> **TASK**: Tell how many lines have the string "object" in them, and write nothing besides the number.

> **EXERCISE MATERIAL**:
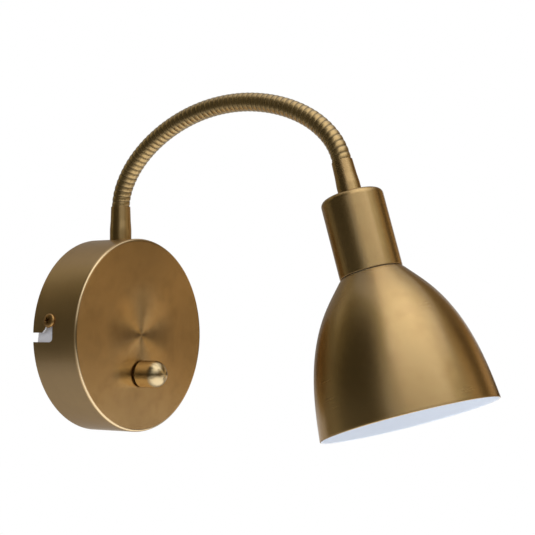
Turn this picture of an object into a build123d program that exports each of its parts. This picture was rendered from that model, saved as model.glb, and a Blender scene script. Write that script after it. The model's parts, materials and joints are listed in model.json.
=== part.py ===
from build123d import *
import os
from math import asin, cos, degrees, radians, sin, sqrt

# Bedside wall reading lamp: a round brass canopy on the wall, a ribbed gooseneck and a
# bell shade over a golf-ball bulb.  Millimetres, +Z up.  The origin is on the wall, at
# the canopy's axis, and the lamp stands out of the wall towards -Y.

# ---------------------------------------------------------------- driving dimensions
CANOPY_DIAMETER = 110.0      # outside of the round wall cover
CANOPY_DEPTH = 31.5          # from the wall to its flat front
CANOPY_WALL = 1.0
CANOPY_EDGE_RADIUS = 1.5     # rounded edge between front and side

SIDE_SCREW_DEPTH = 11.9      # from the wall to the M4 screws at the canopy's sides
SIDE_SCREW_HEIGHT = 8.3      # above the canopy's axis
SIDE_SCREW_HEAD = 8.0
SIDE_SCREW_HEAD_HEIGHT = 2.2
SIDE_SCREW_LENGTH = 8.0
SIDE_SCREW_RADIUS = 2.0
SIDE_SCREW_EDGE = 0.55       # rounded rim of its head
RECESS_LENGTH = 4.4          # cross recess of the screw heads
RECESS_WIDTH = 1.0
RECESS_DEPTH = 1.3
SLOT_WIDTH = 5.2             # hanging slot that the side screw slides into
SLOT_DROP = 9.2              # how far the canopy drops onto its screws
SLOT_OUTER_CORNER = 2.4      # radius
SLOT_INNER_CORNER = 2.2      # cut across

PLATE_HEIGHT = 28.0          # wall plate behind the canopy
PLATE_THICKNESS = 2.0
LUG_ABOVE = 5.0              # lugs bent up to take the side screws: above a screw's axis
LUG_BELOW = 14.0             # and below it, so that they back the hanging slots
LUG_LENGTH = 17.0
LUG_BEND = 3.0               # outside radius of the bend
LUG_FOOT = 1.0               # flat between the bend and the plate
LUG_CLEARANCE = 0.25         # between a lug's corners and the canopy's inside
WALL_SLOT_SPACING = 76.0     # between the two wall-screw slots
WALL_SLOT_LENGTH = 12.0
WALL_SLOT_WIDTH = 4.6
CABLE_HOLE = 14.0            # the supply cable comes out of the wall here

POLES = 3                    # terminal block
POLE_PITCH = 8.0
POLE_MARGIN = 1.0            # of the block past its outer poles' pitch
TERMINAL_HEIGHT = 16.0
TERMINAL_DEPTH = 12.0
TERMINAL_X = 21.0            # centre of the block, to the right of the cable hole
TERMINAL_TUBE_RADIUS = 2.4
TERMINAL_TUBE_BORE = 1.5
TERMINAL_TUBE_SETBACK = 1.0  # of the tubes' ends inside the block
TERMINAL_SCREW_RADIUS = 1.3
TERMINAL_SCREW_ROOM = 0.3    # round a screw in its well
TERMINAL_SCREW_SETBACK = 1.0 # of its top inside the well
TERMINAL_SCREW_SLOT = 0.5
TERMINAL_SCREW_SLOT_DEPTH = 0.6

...

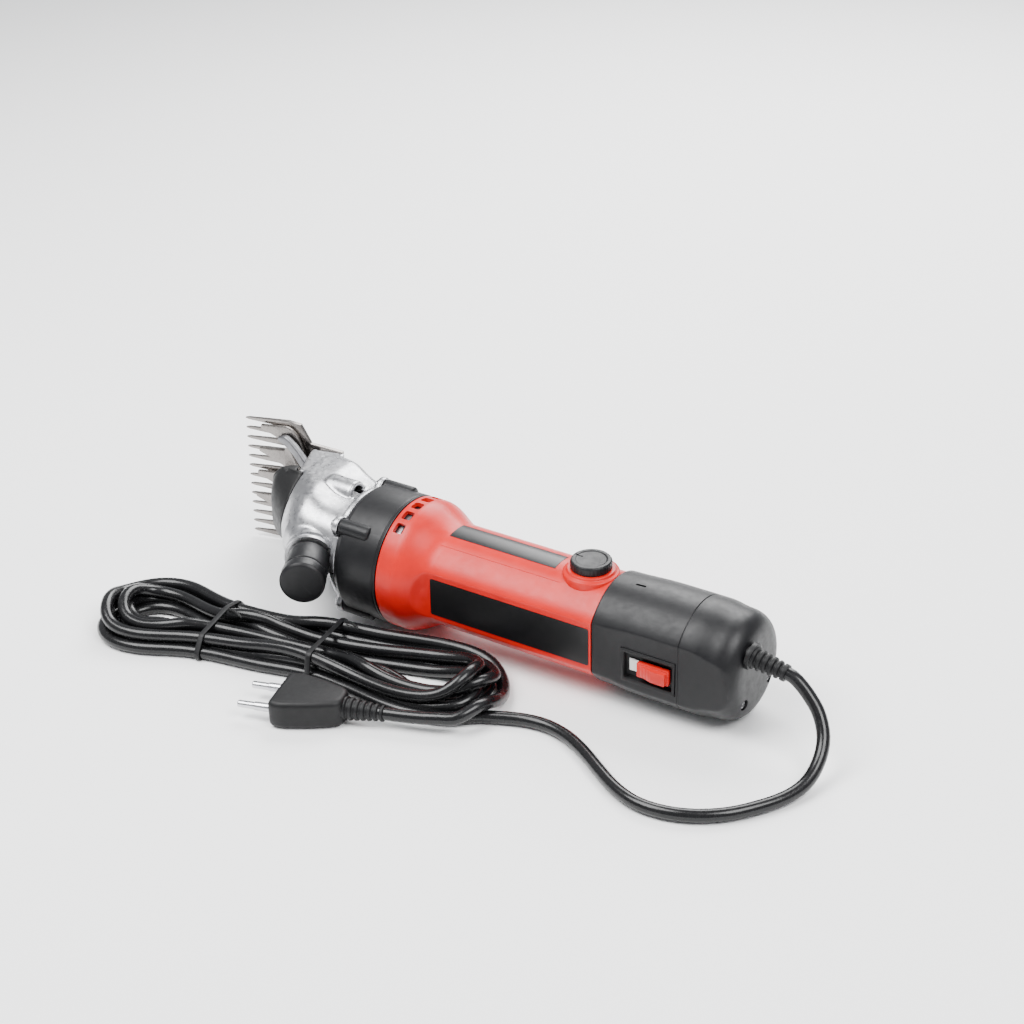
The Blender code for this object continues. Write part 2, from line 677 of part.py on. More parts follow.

> **WRITTEN RESPONSE**: 2